[3D code data]
══════════
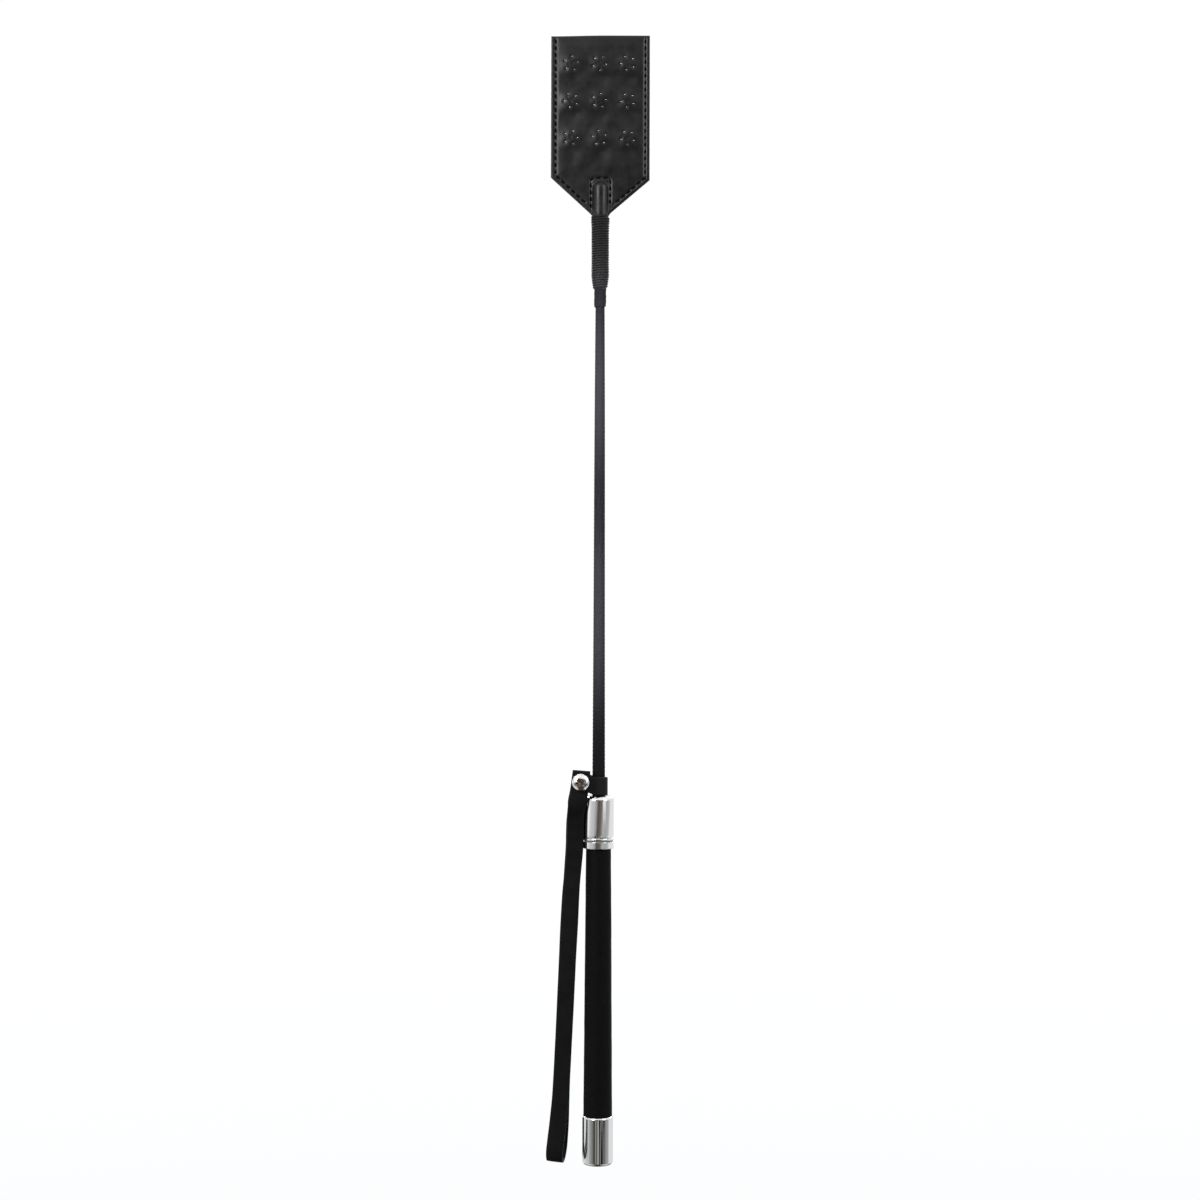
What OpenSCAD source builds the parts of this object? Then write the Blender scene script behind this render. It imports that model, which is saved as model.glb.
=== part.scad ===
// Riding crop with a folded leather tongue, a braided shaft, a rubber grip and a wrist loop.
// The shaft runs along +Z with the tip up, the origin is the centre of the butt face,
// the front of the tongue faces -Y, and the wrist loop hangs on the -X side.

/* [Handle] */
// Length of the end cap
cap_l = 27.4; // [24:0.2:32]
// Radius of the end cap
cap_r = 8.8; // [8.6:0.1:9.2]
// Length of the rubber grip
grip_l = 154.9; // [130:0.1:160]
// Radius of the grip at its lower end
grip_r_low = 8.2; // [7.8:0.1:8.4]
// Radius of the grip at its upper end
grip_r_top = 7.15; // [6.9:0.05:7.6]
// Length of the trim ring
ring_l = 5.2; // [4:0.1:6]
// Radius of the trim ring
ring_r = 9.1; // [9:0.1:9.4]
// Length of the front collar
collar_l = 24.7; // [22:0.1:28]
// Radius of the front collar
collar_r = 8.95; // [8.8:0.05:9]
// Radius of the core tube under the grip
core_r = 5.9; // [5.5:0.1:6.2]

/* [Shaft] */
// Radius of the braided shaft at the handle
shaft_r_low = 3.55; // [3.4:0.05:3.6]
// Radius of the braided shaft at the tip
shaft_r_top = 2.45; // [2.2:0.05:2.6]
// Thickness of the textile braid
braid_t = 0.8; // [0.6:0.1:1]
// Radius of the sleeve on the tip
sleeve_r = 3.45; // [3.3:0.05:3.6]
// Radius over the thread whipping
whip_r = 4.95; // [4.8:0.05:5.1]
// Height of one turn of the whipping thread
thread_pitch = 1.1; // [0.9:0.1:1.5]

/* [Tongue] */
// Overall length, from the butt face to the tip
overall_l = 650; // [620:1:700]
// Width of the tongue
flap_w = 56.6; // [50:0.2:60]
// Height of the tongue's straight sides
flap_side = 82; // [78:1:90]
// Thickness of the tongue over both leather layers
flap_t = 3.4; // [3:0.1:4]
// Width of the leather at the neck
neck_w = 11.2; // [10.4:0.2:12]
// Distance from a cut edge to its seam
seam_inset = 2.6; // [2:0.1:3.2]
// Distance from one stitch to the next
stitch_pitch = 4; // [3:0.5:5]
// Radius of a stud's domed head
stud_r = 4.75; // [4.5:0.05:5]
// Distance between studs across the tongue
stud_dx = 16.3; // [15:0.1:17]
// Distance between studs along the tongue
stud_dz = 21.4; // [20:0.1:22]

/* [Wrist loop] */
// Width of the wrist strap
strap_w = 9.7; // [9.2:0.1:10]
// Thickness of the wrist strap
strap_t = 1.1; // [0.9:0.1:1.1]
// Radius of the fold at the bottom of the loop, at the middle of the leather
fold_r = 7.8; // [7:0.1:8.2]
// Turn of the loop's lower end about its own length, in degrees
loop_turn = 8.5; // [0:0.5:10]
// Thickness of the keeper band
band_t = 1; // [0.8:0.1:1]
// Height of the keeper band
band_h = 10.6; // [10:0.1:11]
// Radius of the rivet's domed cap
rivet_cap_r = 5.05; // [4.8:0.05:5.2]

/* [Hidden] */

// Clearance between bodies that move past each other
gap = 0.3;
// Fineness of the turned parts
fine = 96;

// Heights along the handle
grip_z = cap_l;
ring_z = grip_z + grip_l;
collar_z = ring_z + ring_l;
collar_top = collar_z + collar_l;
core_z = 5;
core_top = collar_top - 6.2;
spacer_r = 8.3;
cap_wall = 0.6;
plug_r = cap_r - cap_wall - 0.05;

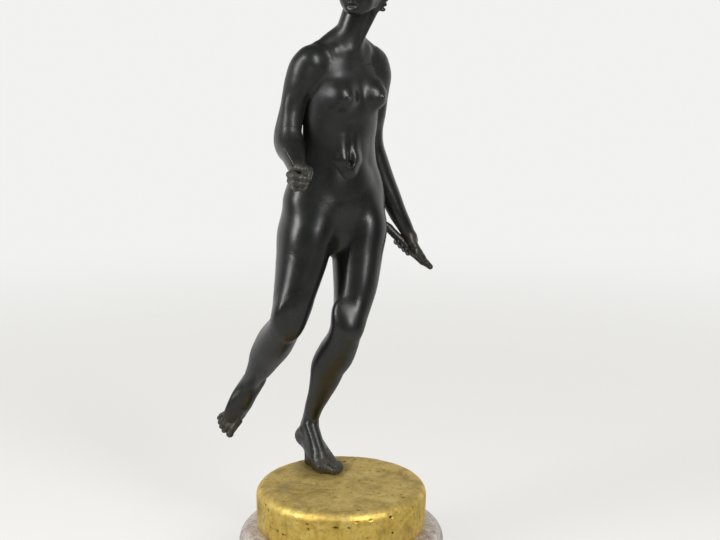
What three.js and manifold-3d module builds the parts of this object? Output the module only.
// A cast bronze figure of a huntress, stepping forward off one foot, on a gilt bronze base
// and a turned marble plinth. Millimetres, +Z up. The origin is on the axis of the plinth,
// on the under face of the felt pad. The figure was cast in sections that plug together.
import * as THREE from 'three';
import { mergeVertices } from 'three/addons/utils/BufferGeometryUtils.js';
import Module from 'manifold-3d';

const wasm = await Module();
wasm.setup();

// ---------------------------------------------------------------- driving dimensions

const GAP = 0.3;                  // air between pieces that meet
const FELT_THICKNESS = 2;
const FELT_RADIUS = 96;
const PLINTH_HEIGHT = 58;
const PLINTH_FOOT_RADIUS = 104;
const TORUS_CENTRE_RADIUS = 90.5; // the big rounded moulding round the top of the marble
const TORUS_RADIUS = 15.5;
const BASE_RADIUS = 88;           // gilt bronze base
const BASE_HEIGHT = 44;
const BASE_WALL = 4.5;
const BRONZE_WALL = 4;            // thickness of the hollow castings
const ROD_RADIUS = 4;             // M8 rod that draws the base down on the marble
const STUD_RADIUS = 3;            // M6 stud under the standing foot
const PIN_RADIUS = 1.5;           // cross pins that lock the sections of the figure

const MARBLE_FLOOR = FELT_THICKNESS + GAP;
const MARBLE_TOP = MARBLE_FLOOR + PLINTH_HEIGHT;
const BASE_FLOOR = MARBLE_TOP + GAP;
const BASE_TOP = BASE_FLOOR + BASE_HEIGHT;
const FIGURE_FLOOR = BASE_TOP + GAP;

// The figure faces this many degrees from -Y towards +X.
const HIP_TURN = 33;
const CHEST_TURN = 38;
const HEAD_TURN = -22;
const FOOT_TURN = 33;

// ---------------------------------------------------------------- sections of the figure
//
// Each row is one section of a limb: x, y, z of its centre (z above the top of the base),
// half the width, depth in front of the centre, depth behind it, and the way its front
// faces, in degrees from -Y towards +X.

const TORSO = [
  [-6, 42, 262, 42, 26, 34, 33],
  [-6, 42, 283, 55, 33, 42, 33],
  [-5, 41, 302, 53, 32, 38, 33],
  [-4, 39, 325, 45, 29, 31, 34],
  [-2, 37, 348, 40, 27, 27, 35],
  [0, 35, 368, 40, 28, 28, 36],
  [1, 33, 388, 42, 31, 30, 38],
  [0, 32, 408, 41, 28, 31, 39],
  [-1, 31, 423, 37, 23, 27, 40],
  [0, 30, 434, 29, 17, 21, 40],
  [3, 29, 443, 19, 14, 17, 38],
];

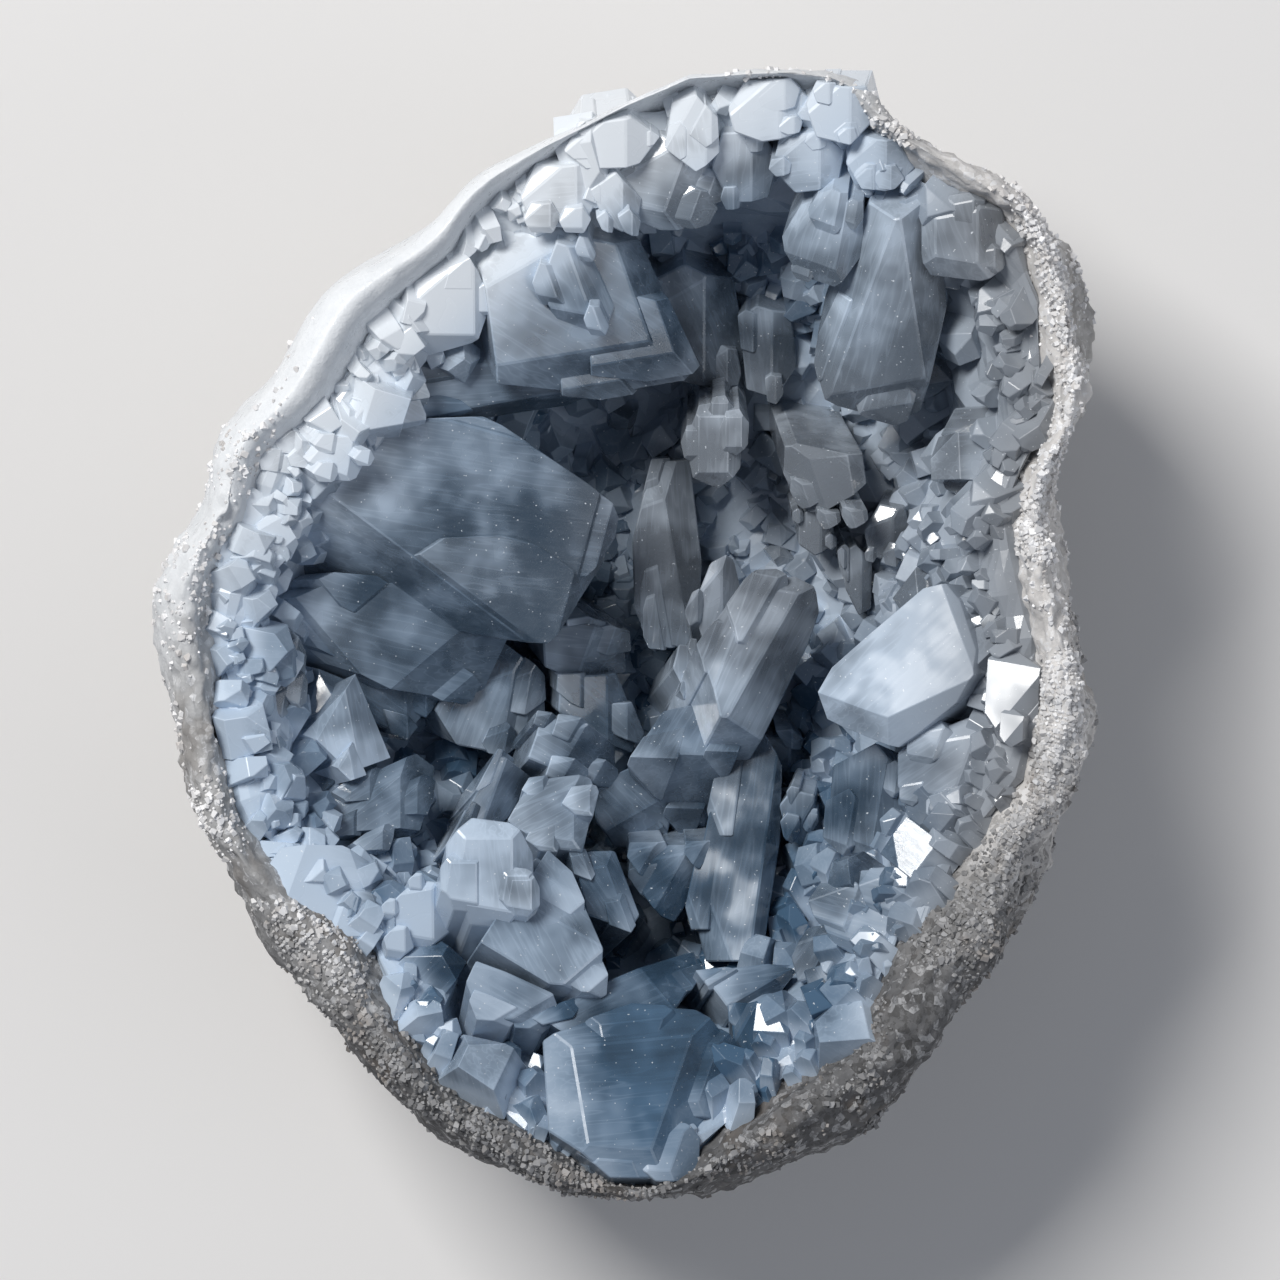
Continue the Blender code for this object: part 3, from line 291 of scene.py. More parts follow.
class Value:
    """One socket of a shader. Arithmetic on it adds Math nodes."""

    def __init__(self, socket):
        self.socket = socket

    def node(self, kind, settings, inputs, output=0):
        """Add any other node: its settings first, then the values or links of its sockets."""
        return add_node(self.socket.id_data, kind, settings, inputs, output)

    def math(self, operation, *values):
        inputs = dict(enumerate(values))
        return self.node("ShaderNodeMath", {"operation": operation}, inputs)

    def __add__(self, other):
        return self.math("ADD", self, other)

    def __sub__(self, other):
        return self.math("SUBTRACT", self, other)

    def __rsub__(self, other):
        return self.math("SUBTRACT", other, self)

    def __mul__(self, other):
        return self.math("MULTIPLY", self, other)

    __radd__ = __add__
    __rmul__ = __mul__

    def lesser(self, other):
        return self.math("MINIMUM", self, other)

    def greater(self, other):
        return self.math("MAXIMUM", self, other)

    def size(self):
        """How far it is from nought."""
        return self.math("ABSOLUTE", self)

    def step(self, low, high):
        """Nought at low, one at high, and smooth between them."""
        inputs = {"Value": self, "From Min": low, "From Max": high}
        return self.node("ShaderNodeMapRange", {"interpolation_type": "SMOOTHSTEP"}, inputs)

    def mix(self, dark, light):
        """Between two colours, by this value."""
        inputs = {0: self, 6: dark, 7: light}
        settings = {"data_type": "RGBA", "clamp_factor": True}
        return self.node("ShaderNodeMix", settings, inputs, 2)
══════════
EXERCISE OBJECTIVE: Filter the data, keeping only the lines that contain "three".

OUTPUT OF THE EXERCISE:
What three.js and manifold-3d module builds the parts of this object? Output the module only.
import * as THREE from 'three';
import { mergeVertices } from 'three/addons/utils/BufferGeometryUtils.js';